C’est une manifestation de ce qu’on appelle la dépersonnalisation.

• Quand tu vois le monde autour de toi et que tu ne comprends pas CE QUE C’EST, CE QUI S’Y PASSE, COMMENT ÇA FONCTIONNE. Que tu as l’impression d’en être séparé par un mur infranchissable derrière lequel tu te sens prisonnier. Et que dans tous les cas, tu n’en fais partie.

Ce peut être ce qu’on ressent dans la déréalisation.

…….

L’impression de dépersonnalisation/déréalisation est fréquente et peut apparaître à la suite d’un stress intense ou d’une prise de drogue par exemple. Elle est alors transitoire.

Elle est considérée comme un trouble quand elle survient spontanément, ou quand elle devient récurrente ou invalidante. Ce trouble concernerait 2% de la population.

Source : Trouble de dépersonnalisation/déréalisation – Troubles mentaux – Manuels MSD pour le grand public

Ce n’est donc pas une pathologie, mais peut être symptomatique d’une pathologie sous-jacente.

…….

Ce trouble, je l’ai vécu pendant des décennies sans avoir vraiment pu l’exprimer, sans doute avais-je le sentiment d’être « anormale » et que j’en avais honte quelque part.

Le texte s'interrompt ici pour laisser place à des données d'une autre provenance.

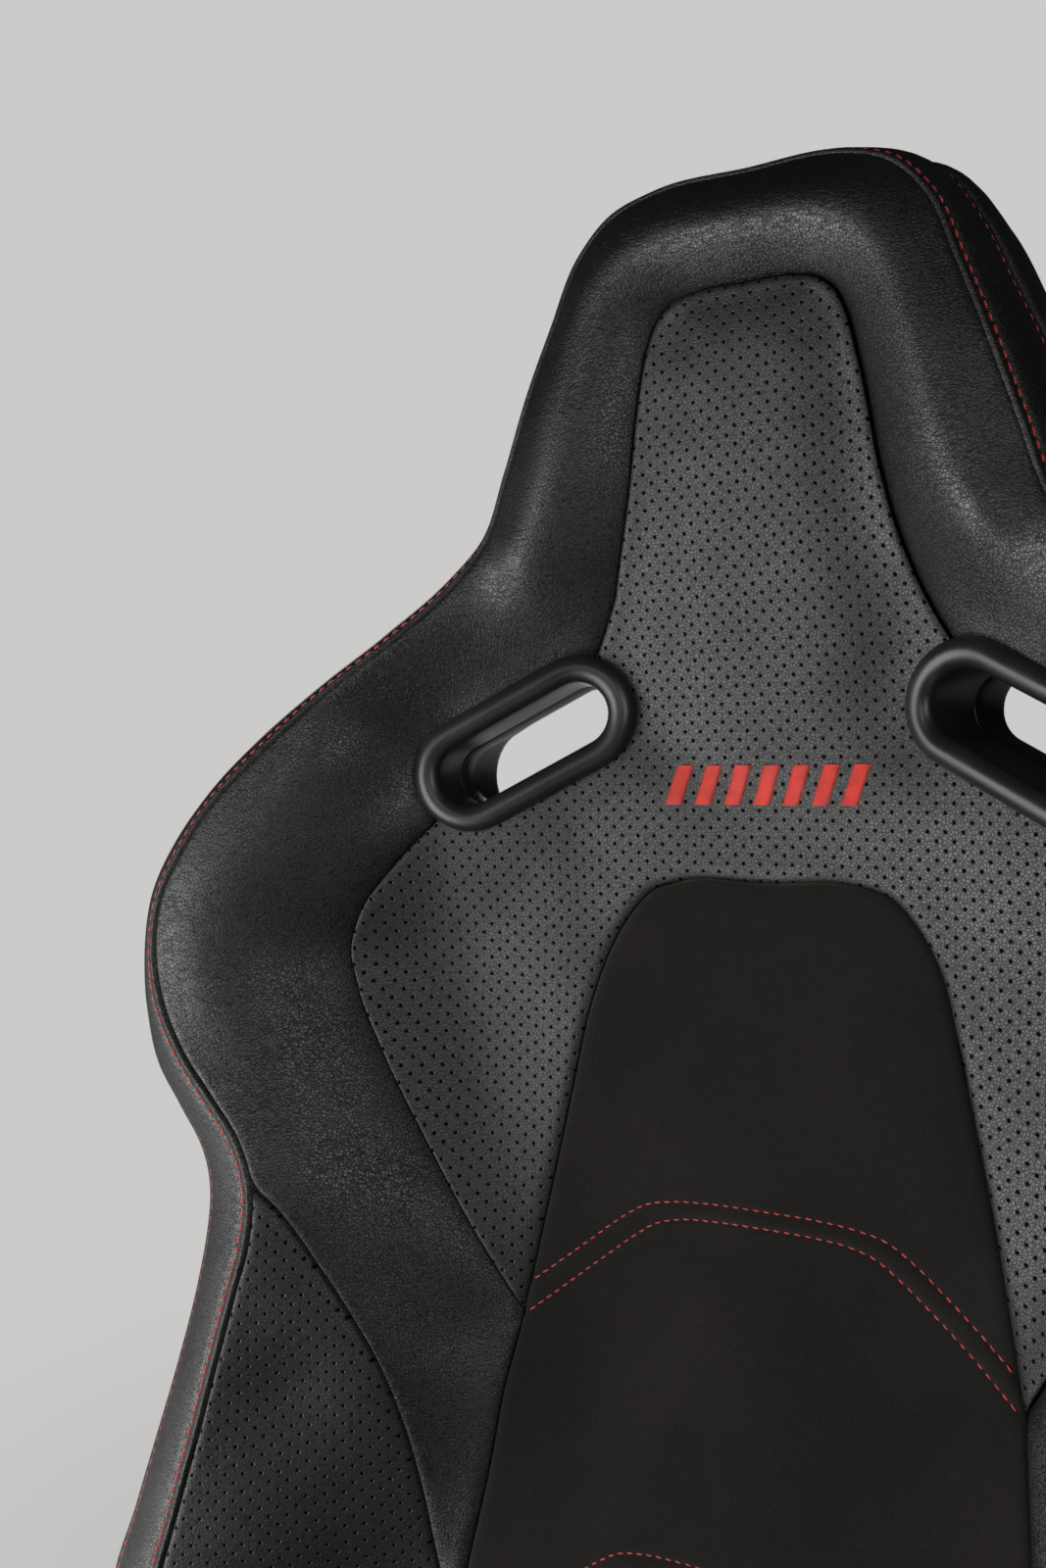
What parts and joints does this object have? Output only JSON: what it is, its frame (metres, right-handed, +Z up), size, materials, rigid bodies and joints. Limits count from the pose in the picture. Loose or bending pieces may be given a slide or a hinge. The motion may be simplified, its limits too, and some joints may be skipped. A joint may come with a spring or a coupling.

Peut-être me disais-je aussi que les autres ne comprendraient pas ce que j’avais du mal à comprendre moi-même.

Ce qui m’a sauvée de la dérive, c’est mon imagination débordante et le goût de l’écriture qui s’est révélé sur le tard.

Et très curieusement, j’ai trouvé une porte de sortie par le biais de ma maladie bipolaire. Mais seulement quand j’ai pris conscience que je pouvais participer activement à sa compréhension, et par-delà à sa résolution.

Aujourd’hui je sais que j’existe, c’est apaisant.

JE SUIS CE QUE JE VIS

Quand je danse ou quand je suis dans ma sexualité (qui est une danse aussi, la plus aboutie même), je sens mon corps animal se libérer.

Quand je pense ou quand je pense à l’autre, je m’imagine végétale, à la manière d’un arbre. Je suis convaincue que chaque être vivant, du simple fait d’exister, a sa propre contribution à apporter au monde : un fruit, une œuvre, une beauté ou une fonction particulière.

Quand je prends du recul pour observer le monde, je deviens minérale. Rien ne me touche vraiment, rien n’est bon ou mauvais en soi, c’est là c’est tout. Ce qui m’intéresse, c’est de déterminer l’utilité de ce qui se donne à voir, à entendre et à comprendre.

Et quand j’agis, c’est un petit peu un mélange de tout ça.

Je suis une personne à part entière. Parfois de mauvais poil, parfois de mauvaise foi, parfois égoïste, parfois déstabilisée, parfois triste, parfois larguée… Mais toujours contente, parce que je me sens vivante.